バスケスが入って事なきをえた、かと思ったが、バレンシアのサイド攻撃からのクロスに中途半端な対応。
当たったボールがウーゴ・デューロに渡り、素晴らしいボレーを決められてしまった。
えてしてこういう対応をしたボールは失点に繋がるもの。
競りに行ったはずが微妙にかわしたようになった「珍プレー」のような見た目になってしまったこともあり、彼のミスと集約されてしまうのも仕方ない。
しかしながら、クロスがあがった時点でファーは数的不利になっていた。
バスケスが普通に競り負けていても、同じような形になっていたと考えられる状況で、前半から続いていたアンバランスさが出た場面と捉えられる。
組織として改善する必要がある守備の問題と考えるべきだろう。
下がったバレンシアに交代がずばり
追うマドリーはモドリッチ、カゼミロを下げてカマビンガとロドリゴを投入。
その後にはヨビッチ、イスコを入れた。
中盤はカマビンガとイスコで何とかしてもらい、ロドリゴとビニシウスのクロスにベンゼマとヨビッチが合わせようという形。
バレンシアは、このギャンブルに対し徐々に下がって対応するようになってしまった。
そうして、マドリーにもチャンスが出てくることに。
守り切るのは間違いではないが、カウンターで止めを刺せる可能性を見せていたので、ゲデスまで下げてしまったのは勿体ない。
80分過ぎからのバレンシアはカウンターの糸口も作れず、マドリーはリスクなく全員で敵陣に入っていくことができたのだった。
この時間帯のアラバのパスはさすがで、縦パスを安定して供給。

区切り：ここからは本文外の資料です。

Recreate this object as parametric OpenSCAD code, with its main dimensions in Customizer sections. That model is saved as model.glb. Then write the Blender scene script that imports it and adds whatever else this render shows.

バレンシアに息つく暇を与えない攻撃のリズムを作っていた。
そして、ロドリゴのクロスからベンゼマの落としをビニシウスが蹴りこみ同点。交代策の狙い通りの形だった。
2分後にはビニシウスのクロスをベンゼマが肩で押し込み、一気に逆転した。
1点目は、ベンゼマがキープできる余裕があり、大外のビニシウスもフリーになっていた。人はいてもエリア内でこれだけ自由を与えられると守備はきつい。
バレンシアとしては、その後仕切り直すことができず。マドリーは勢いそのままにプレーすることができ、どちらの形もエリア内で勝負できたことが大きかった。
最後に
最近お馴染みの後半からの盛り返しで逆転勝利。
アンチェロッティの修正、プレーヤーの適応は評価すべきだが、できれば最初から主導権を握ってプレーしてほしいところだ。
このあたりをアンチェロッティは、「この精神力で守備を改善する」と的確に表現しており、課題として認識していることがよくわかる。
そろそろローテーションが考えられるタイミング。
今夜のマジョルカ戦は普段とは違うメンバーになる可能性が高い。控え組の意欲に期待してみてみよう。